Supplied information:
------------------------

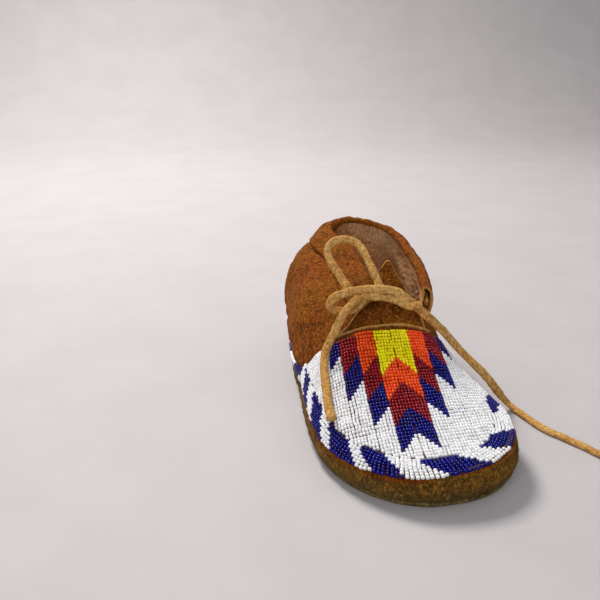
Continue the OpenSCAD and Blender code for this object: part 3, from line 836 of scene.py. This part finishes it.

------------------------

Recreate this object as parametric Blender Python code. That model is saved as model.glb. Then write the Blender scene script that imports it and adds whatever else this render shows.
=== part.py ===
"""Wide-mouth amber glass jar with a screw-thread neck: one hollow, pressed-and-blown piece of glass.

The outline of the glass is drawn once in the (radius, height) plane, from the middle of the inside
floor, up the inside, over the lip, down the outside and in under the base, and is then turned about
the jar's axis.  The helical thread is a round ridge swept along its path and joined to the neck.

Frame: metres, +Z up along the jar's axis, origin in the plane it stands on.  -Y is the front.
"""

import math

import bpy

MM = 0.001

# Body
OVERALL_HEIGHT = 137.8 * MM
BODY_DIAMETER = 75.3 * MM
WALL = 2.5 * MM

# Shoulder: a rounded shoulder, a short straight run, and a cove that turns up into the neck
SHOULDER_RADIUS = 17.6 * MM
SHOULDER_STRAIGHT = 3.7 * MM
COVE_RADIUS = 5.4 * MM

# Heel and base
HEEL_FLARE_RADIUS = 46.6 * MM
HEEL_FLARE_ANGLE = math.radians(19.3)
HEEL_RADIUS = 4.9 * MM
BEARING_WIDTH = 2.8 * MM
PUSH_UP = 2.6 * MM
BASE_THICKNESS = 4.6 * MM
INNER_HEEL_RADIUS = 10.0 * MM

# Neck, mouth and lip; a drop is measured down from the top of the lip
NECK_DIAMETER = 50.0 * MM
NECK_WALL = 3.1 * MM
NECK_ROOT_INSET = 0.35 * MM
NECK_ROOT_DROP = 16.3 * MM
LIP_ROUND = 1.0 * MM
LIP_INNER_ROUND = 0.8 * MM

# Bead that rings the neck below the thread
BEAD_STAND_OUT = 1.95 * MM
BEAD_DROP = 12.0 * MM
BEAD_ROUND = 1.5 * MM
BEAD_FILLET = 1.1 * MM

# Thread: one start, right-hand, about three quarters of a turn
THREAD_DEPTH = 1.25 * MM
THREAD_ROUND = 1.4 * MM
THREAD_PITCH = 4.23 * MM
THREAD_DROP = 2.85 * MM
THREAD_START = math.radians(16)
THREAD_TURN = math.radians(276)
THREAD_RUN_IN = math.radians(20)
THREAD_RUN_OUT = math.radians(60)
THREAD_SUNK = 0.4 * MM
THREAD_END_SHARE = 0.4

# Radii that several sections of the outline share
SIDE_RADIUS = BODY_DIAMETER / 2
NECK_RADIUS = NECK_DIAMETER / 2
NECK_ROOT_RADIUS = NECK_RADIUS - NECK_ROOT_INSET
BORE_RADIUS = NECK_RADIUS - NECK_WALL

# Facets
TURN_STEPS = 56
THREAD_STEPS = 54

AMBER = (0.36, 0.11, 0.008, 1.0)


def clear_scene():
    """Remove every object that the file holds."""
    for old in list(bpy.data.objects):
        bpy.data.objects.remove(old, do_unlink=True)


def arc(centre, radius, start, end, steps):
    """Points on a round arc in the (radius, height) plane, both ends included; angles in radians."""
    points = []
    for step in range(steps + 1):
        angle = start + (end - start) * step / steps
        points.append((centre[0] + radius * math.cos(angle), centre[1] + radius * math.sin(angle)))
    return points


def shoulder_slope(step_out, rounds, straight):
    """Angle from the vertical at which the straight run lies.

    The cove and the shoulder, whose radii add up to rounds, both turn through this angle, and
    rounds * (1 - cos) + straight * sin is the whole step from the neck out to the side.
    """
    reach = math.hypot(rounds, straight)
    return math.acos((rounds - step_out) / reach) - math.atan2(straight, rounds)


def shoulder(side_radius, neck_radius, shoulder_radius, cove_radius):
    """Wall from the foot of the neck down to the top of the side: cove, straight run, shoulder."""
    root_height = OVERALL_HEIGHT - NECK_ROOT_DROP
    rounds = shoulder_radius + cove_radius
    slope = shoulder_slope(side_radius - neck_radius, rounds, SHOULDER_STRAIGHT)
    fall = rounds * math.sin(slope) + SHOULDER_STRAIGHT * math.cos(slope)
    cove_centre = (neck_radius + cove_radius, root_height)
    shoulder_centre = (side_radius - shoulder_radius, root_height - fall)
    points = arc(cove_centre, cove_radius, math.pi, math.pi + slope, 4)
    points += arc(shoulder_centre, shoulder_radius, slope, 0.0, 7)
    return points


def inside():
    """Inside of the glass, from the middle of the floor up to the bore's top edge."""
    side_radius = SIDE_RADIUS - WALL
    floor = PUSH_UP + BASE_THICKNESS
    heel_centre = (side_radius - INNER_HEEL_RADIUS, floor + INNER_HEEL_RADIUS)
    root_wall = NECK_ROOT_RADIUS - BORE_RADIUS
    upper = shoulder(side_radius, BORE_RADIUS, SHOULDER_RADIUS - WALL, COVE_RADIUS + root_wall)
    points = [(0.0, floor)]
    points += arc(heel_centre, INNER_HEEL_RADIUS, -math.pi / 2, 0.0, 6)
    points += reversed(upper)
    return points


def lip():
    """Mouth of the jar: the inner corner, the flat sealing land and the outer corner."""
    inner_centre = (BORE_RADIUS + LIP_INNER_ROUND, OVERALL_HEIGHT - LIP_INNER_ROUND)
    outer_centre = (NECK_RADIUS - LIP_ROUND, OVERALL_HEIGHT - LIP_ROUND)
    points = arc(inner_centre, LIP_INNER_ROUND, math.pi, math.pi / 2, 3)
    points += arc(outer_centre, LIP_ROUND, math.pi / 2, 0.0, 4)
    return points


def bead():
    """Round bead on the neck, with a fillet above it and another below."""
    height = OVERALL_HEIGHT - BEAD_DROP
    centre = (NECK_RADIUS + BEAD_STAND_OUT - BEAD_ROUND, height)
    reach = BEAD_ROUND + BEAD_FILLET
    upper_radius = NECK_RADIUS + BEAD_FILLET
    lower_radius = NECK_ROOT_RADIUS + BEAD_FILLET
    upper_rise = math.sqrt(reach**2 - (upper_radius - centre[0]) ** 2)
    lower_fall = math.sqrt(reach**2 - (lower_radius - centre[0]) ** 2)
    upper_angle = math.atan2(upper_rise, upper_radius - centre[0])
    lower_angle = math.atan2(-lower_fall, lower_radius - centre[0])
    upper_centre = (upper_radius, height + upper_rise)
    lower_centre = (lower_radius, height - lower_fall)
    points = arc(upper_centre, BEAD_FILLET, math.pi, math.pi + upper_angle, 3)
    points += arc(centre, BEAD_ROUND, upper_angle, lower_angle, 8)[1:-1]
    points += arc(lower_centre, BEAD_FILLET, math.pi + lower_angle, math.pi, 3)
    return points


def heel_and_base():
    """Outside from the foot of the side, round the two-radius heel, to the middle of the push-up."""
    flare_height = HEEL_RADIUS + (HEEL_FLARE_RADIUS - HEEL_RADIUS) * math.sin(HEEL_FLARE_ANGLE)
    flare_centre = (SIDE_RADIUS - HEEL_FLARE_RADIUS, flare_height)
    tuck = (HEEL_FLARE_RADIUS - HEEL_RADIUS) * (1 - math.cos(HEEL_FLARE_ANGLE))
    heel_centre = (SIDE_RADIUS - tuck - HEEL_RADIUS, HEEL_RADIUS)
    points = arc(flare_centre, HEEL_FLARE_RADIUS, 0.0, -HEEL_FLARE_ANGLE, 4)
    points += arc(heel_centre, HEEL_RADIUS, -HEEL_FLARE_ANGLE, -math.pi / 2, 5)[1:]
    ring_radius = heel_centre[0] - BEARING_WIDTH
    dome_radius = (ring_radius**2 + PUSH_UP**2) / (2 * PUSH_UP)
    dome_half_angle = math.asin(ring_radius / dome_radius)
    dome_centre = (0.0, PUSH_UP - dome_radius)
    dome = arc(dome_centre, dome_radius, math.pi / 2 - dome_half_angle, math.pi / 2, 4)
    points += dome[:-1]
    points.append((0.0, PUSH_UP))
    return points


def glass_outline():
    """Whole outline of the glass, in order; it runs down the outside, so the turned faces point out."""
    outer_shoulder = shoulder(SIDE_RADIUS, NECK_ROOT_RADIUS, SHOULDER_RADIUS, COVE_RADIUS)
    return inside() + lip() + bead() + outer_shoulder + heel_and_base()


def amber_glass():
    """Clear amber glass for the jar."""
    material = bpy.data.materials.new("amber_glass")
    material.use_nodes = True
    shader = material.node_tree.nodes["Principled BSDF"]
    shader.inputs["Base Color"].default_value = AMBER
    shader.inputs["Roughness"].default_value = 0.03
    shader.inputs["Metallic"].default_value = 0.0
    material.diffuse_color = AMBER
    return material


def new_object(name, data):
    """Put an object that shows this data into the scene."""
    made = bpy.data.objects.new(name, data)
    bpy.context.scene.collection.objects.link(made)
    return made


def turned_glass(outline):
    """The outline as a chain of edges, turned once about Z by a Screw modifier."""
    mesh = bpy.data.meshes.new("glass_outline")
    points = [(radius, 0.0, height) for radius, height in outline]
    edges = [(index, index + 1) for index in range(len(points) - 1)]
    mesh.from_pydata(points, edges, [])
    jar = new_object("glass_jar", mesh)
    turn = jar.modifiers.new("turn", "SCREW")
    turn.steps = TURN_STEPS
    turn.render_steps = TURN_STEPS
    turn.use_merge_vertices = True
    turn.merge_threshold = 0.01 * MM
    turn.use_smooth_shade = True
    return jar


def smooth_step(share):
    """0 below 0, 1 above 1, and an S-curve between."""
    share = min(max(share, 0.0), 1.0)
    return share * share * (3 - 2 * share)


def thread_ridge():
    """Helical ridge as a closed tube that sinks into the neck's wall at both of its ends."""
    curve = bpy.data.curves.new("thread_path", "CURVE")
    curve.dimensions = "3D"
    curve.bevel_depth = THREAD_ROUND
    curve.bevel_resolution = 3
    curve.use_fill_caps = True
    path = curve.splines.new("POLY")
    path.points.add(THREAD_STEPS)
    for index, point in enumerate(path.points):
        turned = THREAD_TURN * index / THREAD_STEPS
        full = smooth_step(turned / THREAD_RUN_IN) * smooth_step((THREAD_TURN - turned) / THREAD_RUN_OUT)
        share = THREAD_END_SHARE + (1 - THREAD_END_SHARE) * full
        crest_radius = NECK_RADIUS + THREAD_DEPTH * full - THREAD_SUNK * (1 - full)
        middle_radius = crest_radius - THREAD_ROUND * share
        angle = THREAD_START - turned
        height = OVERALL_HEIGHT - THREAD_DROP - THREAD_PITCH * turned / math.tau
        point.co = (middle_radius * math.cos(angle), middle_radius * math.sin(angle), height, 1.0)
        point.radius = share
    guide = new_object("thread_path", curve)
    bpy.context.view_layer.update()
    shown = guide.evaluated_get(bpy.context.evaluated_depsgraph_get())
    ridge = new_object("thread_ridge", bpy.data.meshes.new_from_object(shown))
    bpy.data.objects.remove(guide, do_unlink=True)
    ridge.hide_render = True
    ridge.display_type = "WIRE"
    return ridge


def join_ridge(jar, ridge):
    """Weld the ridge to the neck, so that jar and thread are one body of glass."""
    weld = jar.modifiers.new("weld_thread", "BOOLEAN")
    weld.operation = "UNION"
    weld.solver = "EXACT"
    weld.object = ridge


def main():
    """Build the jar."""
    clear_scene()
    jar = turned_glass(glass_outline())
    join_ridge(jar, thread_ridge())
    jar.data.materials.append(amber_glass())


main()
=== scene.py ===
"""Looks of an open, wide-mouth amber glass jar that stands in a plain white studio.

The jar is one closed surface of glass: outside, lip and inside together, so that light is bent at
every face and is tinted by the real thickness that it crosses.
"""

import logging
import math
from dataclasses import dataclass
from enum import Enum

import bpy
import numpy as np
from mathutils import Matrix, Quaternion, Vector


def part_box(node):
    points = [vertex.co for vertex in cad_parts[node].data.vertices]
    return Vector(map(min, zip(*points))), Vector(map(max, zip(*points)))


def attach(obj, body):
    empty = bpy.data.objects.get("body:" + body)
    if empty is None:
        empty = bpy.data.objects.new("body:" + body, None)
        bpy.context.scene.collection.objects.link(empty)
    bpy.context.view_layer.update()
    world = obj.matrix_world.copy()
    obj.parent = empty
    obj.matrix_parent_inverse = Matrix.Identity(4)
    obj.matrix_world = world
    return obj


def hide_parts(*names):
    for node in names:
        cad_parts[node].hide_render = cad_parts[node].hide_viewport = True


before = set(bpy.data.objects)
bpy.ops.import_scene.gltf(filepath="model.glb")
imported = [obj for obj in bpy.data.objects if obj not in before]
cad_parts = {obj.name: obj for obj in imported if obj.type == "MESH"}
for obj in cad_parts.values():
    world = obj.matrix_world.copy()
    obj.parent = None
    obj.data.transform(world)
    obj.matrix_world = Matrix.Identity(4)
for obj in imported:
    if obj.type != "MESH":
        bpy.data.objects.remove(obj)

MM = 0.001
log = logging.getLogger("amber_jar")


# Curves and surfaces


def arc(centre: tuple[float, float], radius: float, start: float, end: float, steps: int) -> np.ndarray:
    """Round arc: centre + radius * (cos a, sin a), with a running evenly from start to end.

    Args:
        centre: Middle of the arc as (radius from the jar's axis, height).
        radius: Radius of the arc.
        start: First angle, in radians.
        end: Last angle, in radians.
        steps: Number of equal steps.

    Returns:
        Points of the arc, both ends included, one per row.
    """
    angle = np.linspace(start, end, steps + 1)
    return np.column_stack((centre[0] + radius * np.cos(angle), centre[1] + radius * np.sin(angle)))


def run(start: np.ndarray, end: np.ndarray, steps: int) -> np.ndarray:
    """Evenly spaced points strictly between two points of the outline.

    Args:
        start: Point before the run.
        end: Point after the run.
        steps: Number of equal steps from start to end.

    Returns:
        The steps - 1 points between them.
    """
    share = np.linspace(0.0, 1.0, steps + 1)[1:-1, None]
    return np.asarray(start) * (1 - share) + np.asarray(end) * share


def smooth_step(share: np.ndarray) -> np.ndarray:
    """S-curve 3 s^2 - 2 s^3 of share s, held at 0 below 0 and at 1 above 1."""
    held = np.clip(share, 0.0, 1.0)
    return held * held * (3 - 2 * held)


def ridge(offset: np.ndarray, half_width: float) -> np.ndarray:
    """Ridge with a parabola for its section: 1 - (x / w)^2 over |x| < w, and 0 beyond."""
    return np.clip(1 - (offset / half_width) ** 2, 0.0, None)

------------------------

Everything from the line containing "jar = turned_glass(glass_outline())" down to the line containing "cad_parts[node].hide_render = cad_parts[node].hide_viewport" should be retyped exactly, both lines included, and nothing more.

    jar = turned_glass(glass_outline())
    join_ridge(jar, thread_ridge())
    jar.data.materials.append(amber_glass())


main()
=== scene.py ===
"""Looks of an open, wide-mouth amber glass jar that stands in a plain white studio.

The jar is one closed surface of glass: outside, lip and inside together, so that light is bent at
every face and is tinted by the real thickness that it crosses.
"""

import logging
import math
from dataclasses import dataclass
from enum import Enum

import bpy
import numpy as np
from mathutils import Matrix, Quaternion, Vector


def part_box(node):
    points = [vertex.co for vertex in cad_parts[node].data.vertices]
    return Vector(map(min, zip(*points))), Vector(map(max, zip(*points)))


def attach(obj, body):
    empty = bpy.data.objects.get("body:" + body)
    if empty is None:
        empty = bpy.data.objects.new("body:" + body, None)
        bpy.context.scene.collection.objects.link(empty)
    bpy.context.view_layer.update()
    world = obj.matrix_world.copy()
    obj.parent = empty
    obj.matrix_parent_inverse = Matrix.Identity(4)
    obj.matrix_world = world
    return obj


def hide_parts(*names):
    for node in names:
        cad_parts[node].hide_render = cad_parts[node].hide_viewport = True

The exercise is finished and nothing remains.